> Challenge:
Reproduce only the stretch of entries below that begins at the first line and ends at the line holding "tongue with a".

[Modeling code records]
* * * * * * *

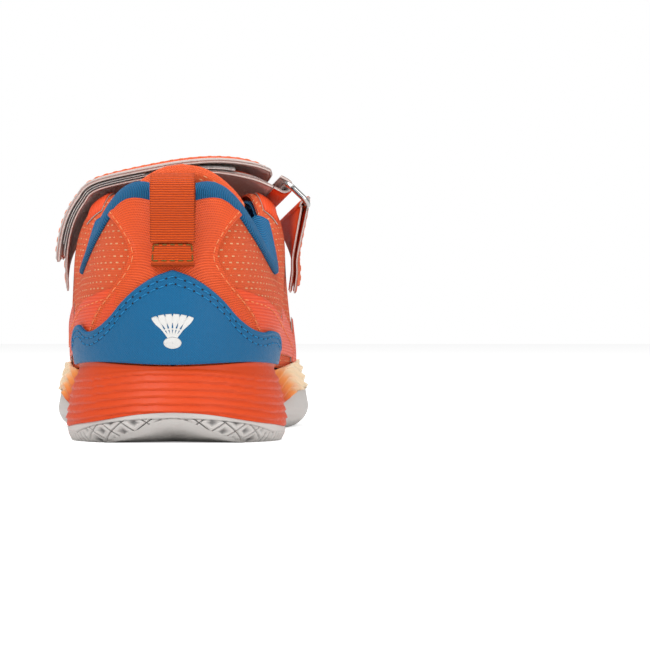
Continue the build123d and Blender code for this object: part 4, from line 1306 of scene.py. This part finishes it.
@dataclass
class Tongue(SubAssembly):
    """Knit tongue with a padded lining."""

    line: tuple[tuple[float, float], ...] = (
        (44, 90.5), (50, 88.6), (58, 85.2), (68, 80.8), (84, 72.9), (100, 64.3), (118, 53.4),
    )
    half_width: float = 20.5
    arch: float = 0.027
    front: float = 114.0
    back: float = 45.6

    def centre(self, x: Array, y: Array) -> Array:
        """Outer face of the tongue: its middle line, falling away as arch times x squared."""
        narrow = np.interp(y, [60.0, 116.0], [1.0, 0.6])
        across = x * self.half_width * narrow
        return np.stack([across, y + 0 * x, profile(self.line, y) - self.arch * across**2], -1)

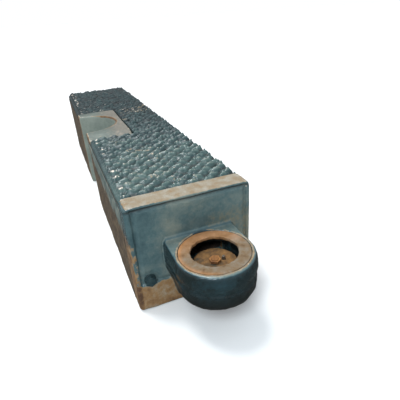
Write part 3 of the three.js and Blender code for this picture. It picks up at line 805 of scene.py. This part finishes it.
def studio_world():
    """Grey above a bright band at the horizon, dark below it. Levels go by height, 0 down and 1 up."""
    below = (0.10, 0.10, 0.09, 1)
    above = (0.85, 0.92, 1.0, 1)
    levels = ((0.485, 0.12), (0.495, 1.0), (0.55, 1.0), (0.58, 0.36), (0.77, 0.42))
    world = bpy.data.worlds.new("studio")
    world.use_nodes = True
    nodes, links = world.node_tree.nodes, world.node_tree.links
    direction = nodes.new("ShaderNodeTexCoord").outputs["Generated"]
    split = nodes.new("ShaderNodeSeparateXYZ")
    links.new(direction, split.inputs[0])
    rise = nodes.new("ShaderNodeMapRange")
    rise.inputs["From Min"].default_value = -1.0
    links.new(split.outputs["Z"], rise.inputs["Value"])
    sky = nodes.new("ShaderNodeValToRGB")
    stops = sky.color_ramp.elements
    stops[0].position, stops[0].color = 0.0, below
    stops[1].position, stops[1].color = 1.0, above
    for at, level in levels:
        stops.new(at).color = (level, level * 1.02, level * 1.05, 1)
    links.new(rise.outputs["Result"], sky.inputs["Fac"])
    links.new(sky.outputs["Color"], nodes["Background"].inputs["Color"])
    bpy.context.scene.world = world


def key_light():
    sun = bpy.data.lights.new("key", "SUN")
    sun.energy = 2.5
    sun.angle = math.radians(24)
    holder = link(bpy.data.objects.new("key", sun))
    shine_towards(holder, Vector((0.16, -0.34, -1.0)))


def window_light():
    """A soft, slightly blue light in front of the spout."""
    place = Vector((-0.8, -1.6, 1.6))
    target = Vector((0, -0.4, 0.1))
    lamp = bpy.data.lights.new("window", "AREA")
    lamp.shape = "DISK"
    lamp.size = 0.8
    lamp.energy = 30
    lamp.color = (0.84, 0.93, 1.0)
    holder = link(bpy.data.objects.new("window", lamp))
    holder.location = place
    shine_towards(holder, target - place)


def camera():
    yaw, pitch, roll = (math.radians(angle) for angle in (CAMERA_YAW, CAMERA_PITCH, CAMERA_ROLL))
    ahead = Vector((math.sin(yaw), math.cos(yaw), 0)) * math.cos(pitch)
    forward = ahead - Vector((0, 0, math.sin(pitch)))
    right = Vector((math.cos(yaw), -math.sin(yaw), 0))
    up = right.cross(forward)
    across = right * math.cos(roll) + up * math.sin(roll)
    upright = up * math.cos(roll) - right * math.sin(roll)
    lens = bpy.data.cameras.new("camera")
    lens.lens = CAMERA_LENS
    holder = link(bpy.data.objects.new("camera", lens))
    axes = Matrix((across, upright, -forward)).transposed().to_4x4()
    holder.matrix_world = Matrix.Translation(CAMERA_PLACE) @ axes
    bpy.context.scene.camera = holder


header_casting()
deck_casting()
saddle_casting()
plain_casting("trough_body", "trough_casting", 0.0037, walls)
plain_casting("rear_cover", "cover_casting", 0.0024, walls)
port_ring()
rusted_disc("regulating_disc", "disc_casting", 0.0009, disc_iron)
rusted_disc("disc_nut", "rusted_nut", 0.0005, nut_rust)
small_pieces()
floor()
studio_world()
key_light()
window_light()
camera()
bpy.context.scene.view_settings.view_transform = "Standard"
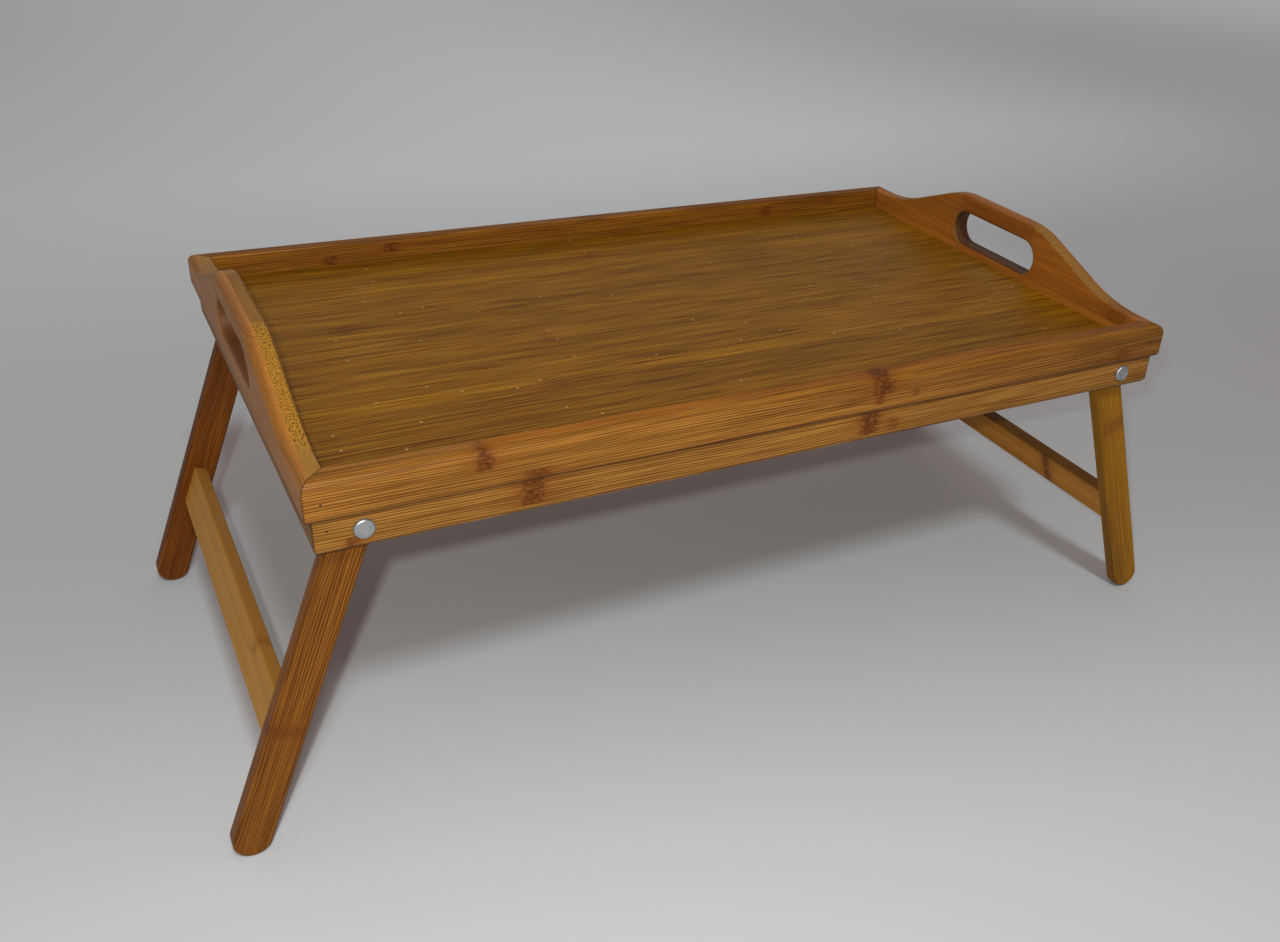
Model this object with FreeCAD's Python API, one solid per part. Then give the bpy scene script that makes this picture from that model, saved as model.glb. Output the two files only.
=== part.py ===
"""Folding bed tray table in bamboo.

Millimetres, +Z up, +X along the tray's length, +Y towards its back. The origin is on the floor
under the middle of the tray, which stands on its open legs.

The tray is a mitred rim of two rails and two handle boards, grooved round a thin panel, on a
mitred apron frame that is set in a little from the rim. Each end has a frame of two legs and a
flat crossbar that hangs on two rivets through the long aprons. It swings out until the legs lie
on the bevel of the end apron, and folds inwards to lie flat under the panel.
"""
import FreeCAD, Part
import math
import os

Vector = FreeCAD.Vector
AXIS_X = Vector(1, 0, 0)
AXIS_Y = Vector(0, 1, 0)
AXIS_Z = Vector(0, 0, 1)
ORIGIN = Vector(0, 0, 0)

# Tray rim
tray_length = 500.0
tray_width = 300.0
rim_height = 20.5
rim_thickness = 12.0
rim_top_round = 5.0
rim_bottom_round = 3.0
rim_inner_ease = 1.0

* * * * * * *

> The completed task:
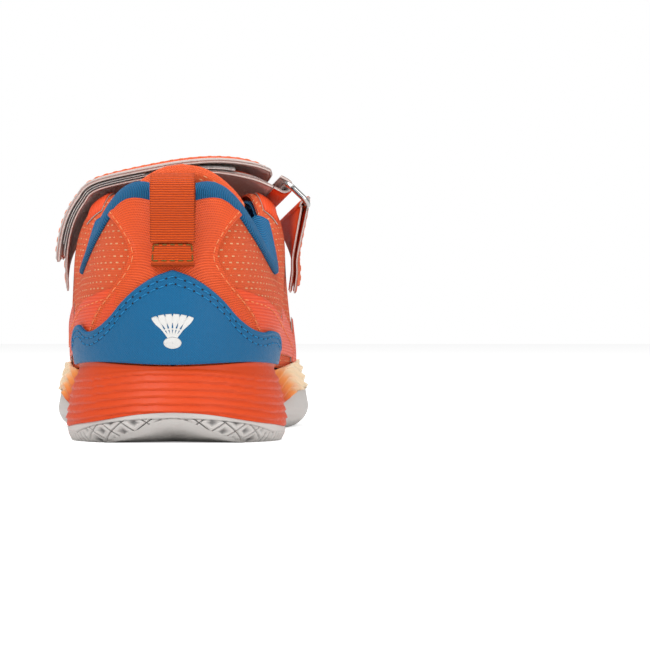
Continue the build123d and Blender code for this object: part 4, from line 1306 of scene.py. This part finishes it.
@dataclass
class Tongue(SubAssembly):
    """Knit tongue with a padded lining."""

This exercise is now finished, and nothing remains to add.